Learning in a classroom or architecture studio setting has its benefits. You're definitely exposed to a lot of design theory and you'll also get to sharpen your presentation and graphic design
While these are all important to the overall approach to design and the design process, it's important not to forget what an architect and even a draftsperson does day in and day out. They're either designing how things are put together or they're drawing the details of how things are put together. Either way, the common denominator is that they need to either know or at the very least understand how and why things work.
The best way to learn and also stay up-to-date on these things is to step away from your computer once in a while and explore the world around you. There are design solutions and examples all around you. Regardless if you're a student in architecture school or you're a recent graduate at your first job, this article outlines seven habits for both cases that will help you become a better draftsperson or designer.
Habit #1: Investigate
Get into the right mindset. Try to have a "Sherlock Holmes" mentality when it comes to learning design. In order for the rest of the seven habits to work, you need to have the right mentality and don't be afraid to ask why
Once you've got the mindset, go to a construction site and see how things are done and why. It doesn't really matter the size of the project because there's always going to be something you can learn.
If you're not sure where to get started, try to schedule tours of projects within your area. It's absolutely critical that you get permission and schedule these visits ahead of time. After all, you don't want to get chased off a job site and risk getting arrested all in the name of architecture.

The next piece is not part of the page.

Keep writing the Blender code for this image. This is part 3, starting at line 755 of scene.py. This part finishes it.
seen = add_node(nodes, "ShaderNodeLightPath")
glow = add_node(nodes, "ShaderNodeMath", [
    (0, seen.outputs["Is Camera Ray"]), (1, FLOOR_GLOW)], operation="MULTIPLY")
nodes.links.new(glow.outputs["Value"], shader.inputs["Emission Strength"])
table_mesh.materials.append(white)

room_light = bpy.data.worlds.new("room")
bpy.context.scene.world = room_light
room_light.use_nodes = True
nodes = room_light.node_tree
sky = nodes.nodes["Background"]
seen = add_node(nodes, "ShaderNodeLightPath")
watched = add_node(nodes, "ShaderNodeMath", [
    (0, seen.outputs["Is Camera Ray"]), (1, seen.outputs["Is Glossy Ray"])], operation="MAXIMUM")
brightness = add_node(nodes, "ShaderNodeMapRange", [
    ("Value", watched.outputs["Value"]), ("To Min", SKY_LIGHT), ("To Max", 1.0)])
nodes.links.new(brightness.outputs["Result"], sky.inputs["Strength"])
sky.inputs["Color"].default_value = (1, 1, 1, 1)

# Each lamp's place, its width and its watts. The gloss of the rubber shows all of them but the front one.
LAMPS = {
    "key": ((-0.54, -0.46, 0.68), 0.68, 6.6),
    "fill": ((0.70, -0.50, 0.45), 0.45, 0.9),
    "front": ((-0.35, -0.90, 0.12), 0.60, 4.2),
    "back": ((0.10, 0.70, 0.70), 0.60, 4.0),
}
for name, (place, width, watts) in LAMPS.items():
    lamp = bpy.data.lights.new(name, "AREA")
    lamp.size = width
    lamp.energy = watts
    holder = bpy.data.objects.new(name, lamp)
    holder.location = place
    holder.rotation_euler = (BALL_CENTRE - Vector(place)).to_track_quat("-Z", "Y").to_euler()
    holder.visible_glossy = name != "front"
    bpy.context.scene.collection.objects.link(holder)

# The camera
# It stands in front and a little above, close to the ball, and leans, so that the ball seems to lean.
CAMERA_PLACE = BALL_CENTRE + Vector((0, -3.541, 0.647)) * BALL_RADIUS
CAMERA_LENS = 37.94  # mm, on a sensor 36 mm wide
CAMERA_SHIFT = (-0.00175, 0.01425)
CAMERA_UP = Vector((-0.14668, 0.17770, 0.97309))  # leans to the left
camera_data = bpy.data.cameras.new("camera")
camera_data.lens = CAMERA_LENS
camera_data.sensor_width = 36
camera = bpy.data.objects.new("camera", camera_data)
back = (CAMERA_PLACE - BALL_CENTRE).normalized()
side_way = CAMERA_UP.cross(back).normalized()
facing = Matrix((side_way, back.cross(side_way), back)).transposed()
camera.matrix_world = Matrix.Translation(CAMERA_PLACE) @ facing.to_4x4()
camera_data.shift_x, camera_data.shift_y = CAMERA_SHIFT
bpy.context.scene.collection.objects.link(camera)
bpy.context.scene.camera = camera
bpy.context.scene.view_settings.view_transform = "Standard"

Internships, whether paid or not, provide a great opportunity to learn things you may not be exposed to strictly in a classroom/studio environment.
Habit #2: Sketch
While you're out investigating another good habit to have is sketching. Whether it's something you've never seen or even if you want to reinforce what you already know, sketch what you see. Sketch wall details, patterns, forms and even structural details. Having a sketch journal like this can really help you understand how things are put together in a way that a photo doesn't.
Habit #3: Take Photos
In addition to sketches, photos can be a great way to archive and reference things you learn while doing your investigation. If you're working on a detail of something you're unsure of, you can go find a real world example and take a picture to use as a reference while you're drafting your detail.

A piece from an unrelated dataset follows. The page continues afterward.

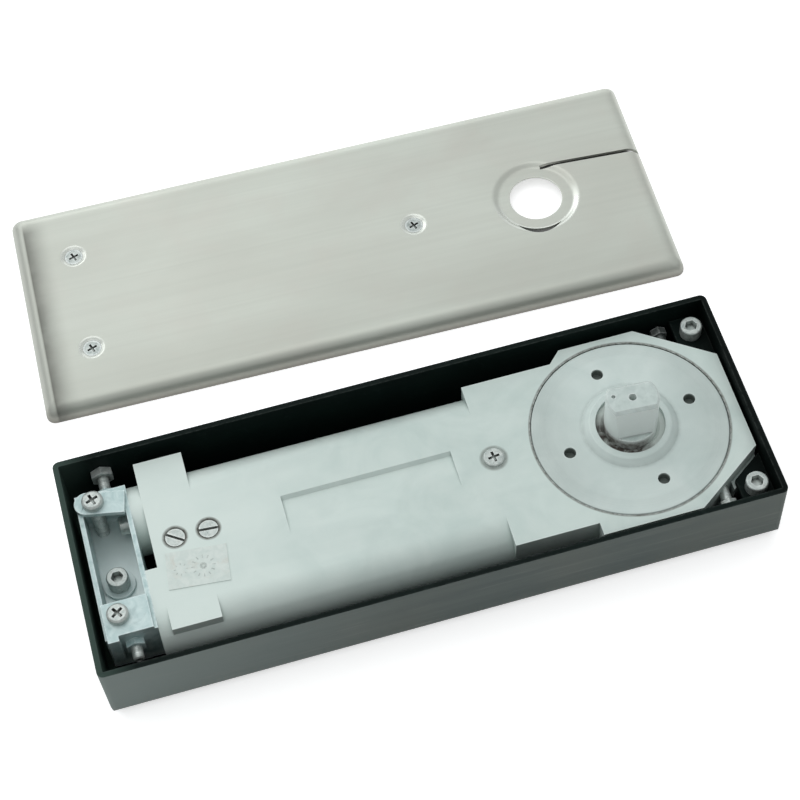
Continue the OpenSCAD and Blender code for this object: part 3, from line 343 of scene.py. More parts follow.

Habit #4: Take Things Apart
If you have the opportunity, a small demolition project is not only a good way to relieve stress but it's also an awesome opportunity to learn how something is put together. You may even learn a few things not to do like cutting into main structural elements for things like wires, conduit, and pipes. Mistakes like that are usually best learned from someone else rather than learning the hard way by making the mistake yourself.
Habit #5: Put Things Together
If you have the opportunity to work construction, take it. That'll give you the chance to learn a lot about detailing. While getting your hands a little dirty might not seem like something that's in an architect or draftsperson's job description, a little elbow grease is the best way to understand the how
when it comes to design.
Habit #6: Make Models
While construction and demolition are a good way to iron out those details within the details. Early in the design process, a good way to understand the big picture behind an idea is to create a study model. From there, once you have a solid understanding of your concept from a distance, you can then put your focus and energy towards the details of your project.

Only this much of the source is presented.